GIVEN REQUEST
Output all the material that follows, exactly as given.

SUPPLIED DATA
>>

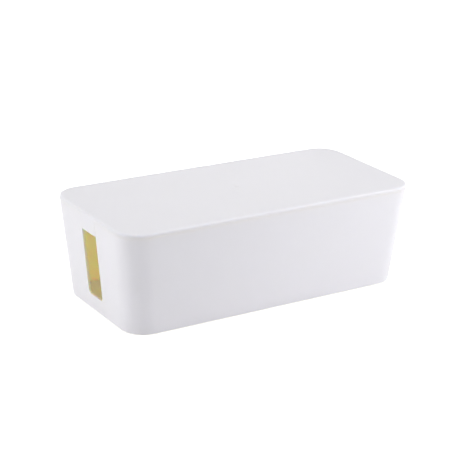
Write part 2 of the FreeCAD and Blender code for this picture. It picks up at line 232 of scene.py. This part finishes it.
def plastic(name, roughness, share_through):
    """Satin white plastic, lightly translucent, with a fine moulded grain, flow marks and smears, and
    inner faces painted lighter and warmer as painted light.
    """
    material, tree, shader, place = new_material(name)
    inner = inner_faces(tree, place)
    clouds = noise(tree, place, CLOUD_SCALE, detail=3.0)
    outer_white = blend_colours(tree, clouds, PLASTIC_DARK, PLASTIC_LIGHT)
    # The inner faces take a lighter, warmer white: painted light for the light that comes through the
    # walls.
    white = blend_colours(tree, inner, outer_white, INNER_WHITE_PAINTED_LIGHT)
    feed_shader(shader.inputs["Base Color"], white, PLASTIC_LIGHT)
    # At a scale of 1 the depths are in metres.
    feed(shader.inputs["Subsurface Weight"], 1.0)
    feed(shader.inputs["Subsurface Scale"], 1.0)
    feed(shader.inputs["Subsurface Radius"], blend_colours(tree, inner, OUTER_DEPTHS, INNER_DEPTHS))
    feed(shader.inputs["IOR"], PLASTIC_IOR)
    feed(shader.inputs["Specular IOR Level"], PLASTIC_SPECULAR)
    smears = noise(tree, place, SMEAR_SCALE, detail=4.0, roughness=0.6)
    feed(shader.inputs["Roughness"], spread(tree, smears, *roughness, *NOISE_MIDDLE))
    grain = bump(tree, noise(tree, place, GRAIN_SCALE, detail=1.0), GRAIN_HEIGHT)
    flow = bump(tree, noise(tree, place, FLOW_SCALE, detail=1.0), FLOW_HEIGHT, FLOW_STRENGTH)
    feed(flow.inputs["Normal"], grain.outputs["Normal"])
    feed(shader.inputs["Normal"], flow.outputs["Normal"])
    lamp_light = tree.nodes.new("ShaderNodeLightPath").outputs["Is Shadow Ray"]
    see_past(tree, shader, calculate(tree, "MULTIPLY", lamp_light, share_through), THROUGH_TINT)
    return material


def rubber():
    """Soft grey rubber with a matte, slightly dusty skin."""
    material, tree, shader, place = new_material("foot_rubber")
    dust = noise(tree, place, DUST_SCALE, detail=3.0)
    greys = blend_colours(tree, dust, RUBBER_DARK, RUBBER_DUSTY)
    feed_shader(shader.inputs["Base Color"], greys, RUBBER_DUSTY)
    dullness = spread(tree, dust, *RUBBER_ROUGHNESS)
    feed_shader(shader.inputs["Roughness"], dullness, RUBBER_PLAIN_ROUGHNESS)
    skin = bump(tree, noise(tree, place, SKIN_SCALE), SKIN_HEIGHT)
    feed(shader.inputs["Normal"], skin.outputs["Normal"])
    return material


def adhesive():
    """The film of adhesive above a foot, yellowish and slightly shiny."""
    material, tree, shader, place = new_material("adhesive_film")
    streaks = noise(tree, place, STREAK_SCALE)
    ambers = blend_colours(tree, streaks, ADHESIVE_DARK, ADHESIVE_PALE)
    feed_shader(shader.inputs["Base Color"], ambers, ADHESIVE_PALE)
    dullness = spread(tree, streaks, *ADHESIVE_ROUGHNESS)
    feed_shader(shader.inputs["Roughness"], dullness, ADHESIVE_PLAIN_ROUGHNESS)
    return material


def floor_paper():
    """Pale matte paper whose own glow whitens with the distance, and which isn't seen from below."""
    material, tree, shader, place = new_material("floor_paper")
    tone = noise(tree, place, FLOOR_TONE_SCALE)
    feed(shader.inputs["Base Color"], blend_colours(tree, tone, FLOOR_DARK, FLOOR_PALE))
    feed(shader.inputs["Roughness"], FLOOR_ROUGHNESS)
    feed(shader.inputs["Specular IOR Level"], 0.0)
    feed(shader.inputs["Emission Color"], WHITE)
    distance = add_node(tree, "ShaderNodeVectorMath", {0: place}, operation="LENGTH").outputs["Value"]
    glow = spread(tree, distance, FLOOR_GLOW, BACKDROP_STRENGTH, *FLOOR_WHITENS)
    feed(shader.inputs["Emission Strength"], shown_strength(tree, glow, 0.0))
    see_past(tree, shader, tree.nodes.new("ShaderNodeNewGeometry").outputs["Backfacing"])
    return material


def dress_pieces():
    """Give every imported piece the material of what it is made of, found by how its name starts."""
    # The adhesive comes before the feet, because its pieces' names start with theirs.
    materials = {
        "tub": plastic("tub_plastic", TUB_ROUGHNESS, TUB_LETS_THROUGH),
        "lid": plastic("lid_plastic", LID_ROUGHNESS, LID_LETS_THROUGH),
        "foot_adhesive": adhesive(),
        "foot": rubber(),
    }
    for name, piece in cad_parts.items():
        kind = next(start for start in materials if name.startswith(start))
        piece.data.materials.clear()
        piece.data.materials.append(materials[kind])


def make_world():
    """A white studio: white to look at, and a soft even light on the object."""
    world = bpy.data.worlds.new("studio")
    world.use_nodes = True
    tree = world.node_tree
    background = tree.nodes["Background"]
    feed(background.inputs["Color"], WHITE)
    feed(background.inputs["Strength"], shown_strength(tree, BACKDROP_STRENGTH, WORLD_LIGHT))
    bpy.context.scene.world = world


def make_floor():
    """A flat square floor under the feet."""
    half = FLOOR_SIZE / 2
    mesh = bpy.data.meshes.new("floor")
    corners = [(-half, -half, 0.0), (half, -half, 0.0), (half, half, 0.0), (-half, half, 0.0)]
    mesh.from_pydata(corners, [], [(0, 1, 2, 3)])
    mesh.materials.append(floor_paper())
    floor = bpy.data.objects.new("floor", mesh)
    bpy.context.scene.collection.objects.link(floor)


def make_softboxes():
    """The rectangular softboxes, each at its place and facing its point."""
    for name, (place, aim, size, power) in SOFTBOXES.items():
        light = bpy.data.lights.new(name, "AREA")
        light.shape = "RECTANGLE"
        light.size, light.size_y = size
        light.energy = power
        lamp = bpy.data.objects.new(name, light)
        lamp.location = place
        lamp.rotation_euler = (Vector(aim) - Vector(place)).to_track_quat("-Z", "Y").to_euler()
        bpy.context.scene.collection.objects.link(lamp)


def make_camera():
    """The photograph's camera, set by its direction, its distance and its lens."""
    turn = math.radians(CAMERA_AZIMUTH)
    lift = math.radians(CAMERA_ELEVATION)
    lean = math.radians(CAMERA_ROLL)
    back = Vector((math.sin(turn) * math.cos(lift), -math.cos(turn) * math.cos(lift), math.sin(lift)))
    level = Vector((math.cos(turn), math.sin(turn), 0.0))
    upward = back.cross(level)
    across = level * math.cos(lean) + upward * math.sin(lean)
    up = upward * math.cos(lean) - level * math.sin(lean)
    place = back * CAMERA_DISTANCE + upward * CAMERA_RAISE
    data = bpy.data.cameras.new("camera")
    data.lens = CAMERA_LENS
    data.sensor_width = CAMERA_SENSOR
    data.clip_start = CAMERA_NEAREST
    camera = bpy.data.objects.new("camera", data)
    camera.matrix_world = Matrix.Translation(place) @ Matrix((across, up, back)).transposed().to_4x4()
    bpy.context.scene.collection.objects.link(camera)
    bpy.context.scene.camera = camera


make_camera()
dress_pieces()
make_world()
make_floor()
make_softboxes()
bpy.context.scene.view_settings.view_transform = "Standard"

<<

CORRECT RESULT
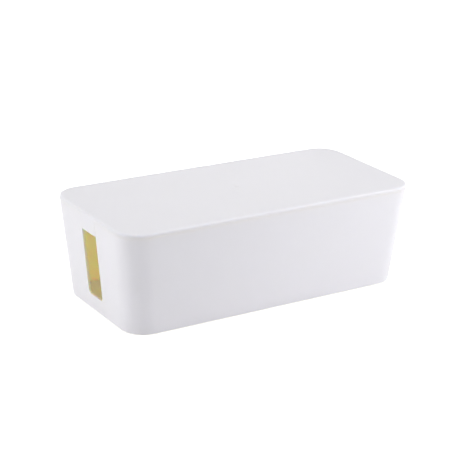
Write part 2 of the FreeCAD and Blender code for this picture. It picks up at line 232 of scene.py. This part finishes it.
def plastic(name, roughness, share_through):
    """Satin white plastic, lightly translucent, with a fine moulded grain, flow marks and smears, and
    inner faces painted lighter and warmer as painted light.
    """
    material, tree, shader, place = new_material(name)
    inner = inner_faces(tree, place)
    clouds = noise(tree, place, CLOUD_SCALE, detail=3.0)
    outer_white = blend_colours(tree, clouds, PLASTIC_DARK, PLASTIC_LIGHT)
    # The inner faces take a lighter, warmer white: painted light for the light that comes through the
    # walls.
    white = blend_colours(tree, inner, outer_white, INNER_WHITE_PAINTED_LIGHT)
    feed_shader(shader.inputs["Base Color"], white, PLASTIC_LIGHT)
    # At a scale of 1 the depths are in metres.
    feed(shader.inputs["Subsurface Weight"], 1.0)
    feed(shader.inputs["Subsurface Scale"], 1.0)
    feed(shader.inputs["Subsurface Radius"], blend_colours(tree, inner, OUTER_DEPTHS, INNER_DEPTHS))
    feed(shader.inputs["IOR"], PLASTIC_IOR)
    feed(shader.inputs["Specular IOR Level"], PLASTIC_SPECULAR)
    smears = noise(tree, place, SMEAR_SCALE, detail=4.0, roughness=0.6)
    feed(shader.inputs["Roughness"], spread(tree, smears, *roughness, *NOISE_MIDDLE))
    grain = bump(tree, noise(tree, place, GRAIN_SCALE, detail=1.0), GRAIN_HEIGHT)
    flow = bump(tree, noise(tree, place, FLOW_SCALE, detail=1.0), FLOW_HEIGHT, FLOW_STRENGTH)
    feed(flow.inputs["Normal"], grain.outputs["Normal"])
    feed(shader.inputs["Normal"], flow.outputs["Normal"])
    lamp_light = tree.nodes.new("ShaderNodeLightPath").outputs["Is Shadow Ray"]
    see_past(tree, shader, calculate(tree, "MULTIPLY", lamp_light, share_through), THROUGH_TINT)
    return material


def rubber():
    """Soft grey rubber with a matte, slightly dusty skin."""
    material, tree, shader, place = new_material("foot_rubber")
    dust = noise(tree, place, DUST_SCALE, detail=3.0)
    greys = blend_colours(tree, dust, RUBBER_DARK, RUBBER_DUSTY)
    feed_shader(shader.inputs["Base Color"], greys, RUBBER_DUSTY)
    dullness = spread(tree, dust, *RUBBER_ROUGHNESS)
    feed_shader(shader.inputs["Roughness"], dullness, RUBBER_PLAIN_ROUGHNESS)
    skin = bump(tree, noise(tree, place, SKIN_SCALE), SKIN_HEIGHT)
    feed(shader.inputs["Normal"], skin.outputs["Normal"])
    return material


def adhesive():
    """The film of adhesive above a foot, yellowish and slightly shiny."""
    material, tree, shader, place = new_material("adhesive_film")
    streaks = noise(tree, place, STREAK_SCALE)
    ambers = blend_colours(tree, streaks, ADHESIVE_DARK, ADHESIVE_PALE)
    feed_shader(shader.inputs["Base Color"], ambers, ADHESIVE_PALE)
    dullness = spread(tree, streaks, *ADHESIVE_ROUGHNESS)
    feed_shader(shader.inputs["Roughness"], dullness, ADHESIVE_PLAIN_ROUGHNESS)
    return material


def floor_paper():
    """Pale matte paper whose own glow whitens with the distance, and which isn't seen from below."""
    material, tree, shader, place = new_material("floor_paper")
    tone = noise(tree, place, FLOOR_TONE_SCALE)
    feed(shader.inputs["Base Color"], blend_colours(tree, tone, FLOOR_DARK, FLOOR_PALE))
    feed(shader.inputs["Roughness"], FLOOR_ROUGHNESS)
    feed(shader.inputs["Specular IOR Level"], 0.0)
    feed(shader.inputs["Emission Color"], WHITE)
    distance = add_node(tree, "ShaderNodeVectorMath", {0: place}, operation="LENGTH").outputs["Value"]
    glow = spread(tree, distance, FLOOR_GLOW, BACKDROP_STRENGTH, *FLOOR_WHITENS)
    feed(shader.inputs["Emission Strength"], shown_strength(tree, glow, 0.0))
    see_past(tree, shader, tree.nodes.new("ShaderNodeNewGeometry").outputs["Backfacing"])
    return material


def dress_pieces():
    """Give every imported piece the material of what it is made of, found by how its name starts."""
    # The adhesive comes before the feet, because its pieces' names start with theirs.
    materials = {
        "tub": plastic("tub_plastic", TUB_ROUGHNESS, TUB_LETS_THROUGH),
        "lid": plastic("lid_plastic", LID_ROUGHNESS, LID_LETS_THROUGH),
        "foot_adhesive": adhesive(),
        "foot": rubber(),
    }
    for name, piece in cad_parts.items():
        kind = next(start for start in materials if name.startswith(start))
        piece.data.materials.clear()
        piece.data.materials.append(materials[kind])


def make_world():
    """A white studio: white to look at, and a soft even light on the object."""
    world = bpy.data.worlds.new("studio")
    world.use_nodes = True
    tree = world.node_tree
    background = tree.nodes["Background"]
    feed(background.inputs["Color"], WHITE)
    feed(background.inputs["Strength"], shown_strength(tree, BACKDROP_STRENGTH, WORLD_LIGHT))
    bpy.context.scene.world = world


def make_floor():
    """A flat square floor under the feet."""
    half = FLOOR_SIZE / 2
    mesh = bpy.data.meshes.new("floor")
    corners = [(-half, -half, 0.0), (half, -half, 0.0), (half, half, 0.0), (-half, half, 0.0)]
    mesh.from_pydata(corners, [], [(0, 1, 2, 3)])
    mesh.materials.append(floor_paper())
    floor = bpy.data.objects.new("floor", mesh)
    bpy.context.scene.collection.objects.link(floor)


def make_softboxes():
    """The rectangular softboxes, each at its place and facing its point."""
    for name, (place, aim, size, power) in SOFTBOXES.items():
        light = bpy.data.lights.new(name, "AREA")
        light.shape = "RECTANGLE"
        light.size, light.size_y = size
        light.energy = power
        lamp = bpy.data.objects.new(name, light)
        lamp.location = place
        lamp.rotation_euler = (Vector(aim) - Vector(place)).to_track_quat("-Z", "Y").to_euler()
        bpy.context.scene.collection.objects.link(lamp)


def make_camera():
    """The photograph's camera, set by its direction, its distance and its lens."""
    turn = math.radians(CAMERA_AZIMUTH)
    lift = math.radians(CAMERA_ELEVATION)
    lean = math.radians(CAMERA_ROLL)
    back = Vector((math.sin(turn) * math.cos(lift), -math.cos(turn) * math.cos(lift), math.sin(lift)))
    level = Vector((math.cos(turn), math.sin(turn), 0.0))
    upward = back.cross(level)
    across = level * math.cos(lean) + upward * math.sin(lean)
    up = upward * math.cos(lean) - level * math.sin(lean)
    place = back * CAMERA_DISTANCE + upward * CAMERA_RAISE
    data = bpy.data.cameras.new("camera")
    data.lens = CAMERA_LENS
    data.sensor_width = CAMERA_SENSOR
    data.clip_start = CAMERA_NEAREST
    camera = bpy.data.objects.new("camera", data)
    camera.matrix_world = Matrix.Translation(place) @ Matrix((across, up, back)).transposed().to_4x4()
    bpy.context.scene.collection.objects.link(camera)
    bpy.context.scene.camera = camera


make_camera()
dress_pieces()
make_world()
make_floor()
make_softboxes()
bpy.context.scene.view_settings.view_transform = "Standard"